As Symba pointed out earlier, “some people don’t last 35 days in this business. This man has done it for 35 years.”
That’s longer than this writer has been alive. Too $hort has always been a source of informal education, one that my mom would play on the radio on our way to school, and that my older brother would spin from his stereo in the room we shared growing up. His songs have played an important role at every good party I’ve ever been to and have provided a soundtrack for life in Northern California. Besides E-40 and Mac Dre, no one has done more to represent local culture and create a soundscape for our region than him.
Seeing “Short Dog” perform live with a full instrumental accompaniment behind him, in a warehouse filled with loyal fans from all generations, and sharing the stage with the youngest wave of rappers, felt like a christening moment for any longtime hip-hop listener.
A specially-made video was projected throughout the duration of his performance, showing clips of him in the 80s wearing a thick gold chain in an Adidas suit, standing in front of Cadillacs. The images alternated shots of the Oakland skyline as well as various album covers from his extensive discography, which includes no less than 30 projects, including various collaborations.
Hearing “Blow the Whistle” performed by a The Park Avenue Band with live backup singers just hits different. Having an actual keyboardist keep the tempo of his 80s hit, “The Ghetto,” felt sonically appropriate. And throughout it all, the OGs and youngsters in the building were getting their freakiest moves on to “Freaky Tales” featuring a real bass and guitar.

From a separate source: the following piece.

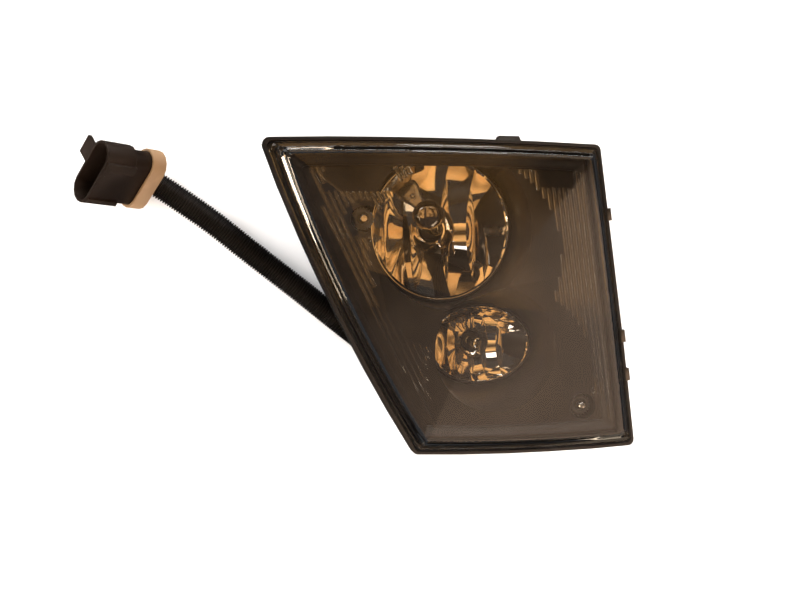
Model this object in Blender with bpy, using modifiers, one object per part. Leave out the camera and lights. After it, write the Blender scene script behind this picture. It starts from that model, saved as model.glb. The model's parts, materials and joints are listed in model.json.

Later on, appearances by Mistah FAB and San Francisco’s own, Stunnaman02, highlighted the transition from OGs to newcomers who have been representing the Bay Area rap world during every decade. The moment felt like a passing of the torch, rather than a clinging to the past, a distinction that gave the event a visible dimension of community.
In 2020—after dropping his 22nd studio album, Ain’t Gone Do It—Too $hort achieved the remarkable benchmark of being the first hip-hop artist to release an album in five different decades. In 2021, we can say we were there to see the moment en vivo at The Midway. And in 2022, with his newly formed West Coast supergroup, Mount Westmore, set to debut their full-length album in only a few days, it’s safe to say Too $hort and his folks will still be gettin’ it.
In many genres, long-term output is highly valued and celebrated. Yet, rap is often seen as a younger person’s music, and for a variety of reasons, some of rap’s originators and innovators haven’t lived long enough to be heralded in their later years. In the same way audiences have long appreciated acts like The Rolling Stones and The Grateful Dead—with shows that still pack houses and sell out—we are entering a stage in rap history we haven’t seen before, where the originators and multi-decade performers are entering the veteran stages of their careers.
It’s something that should be respected in the same lineage of jazz, soul, rock, and other mainstream influences—yet, for some reason, it’s often dismissed as less-refined or not as “artistic.”
Too $hort’s longevity is a reminder that the music he’s been making which has shaped so many of us—and has largely defined and documented a local lifestyle that has been since popularized by today’s major recording artists like Drake and Saweetie–is still headlining and worth staying out past curfew for. And though the lyrics may not exactly reflect the sentiments of the 80s, 90s, and 00s, they are songs that will forever have a deep legacy in the Bay Area and beyond.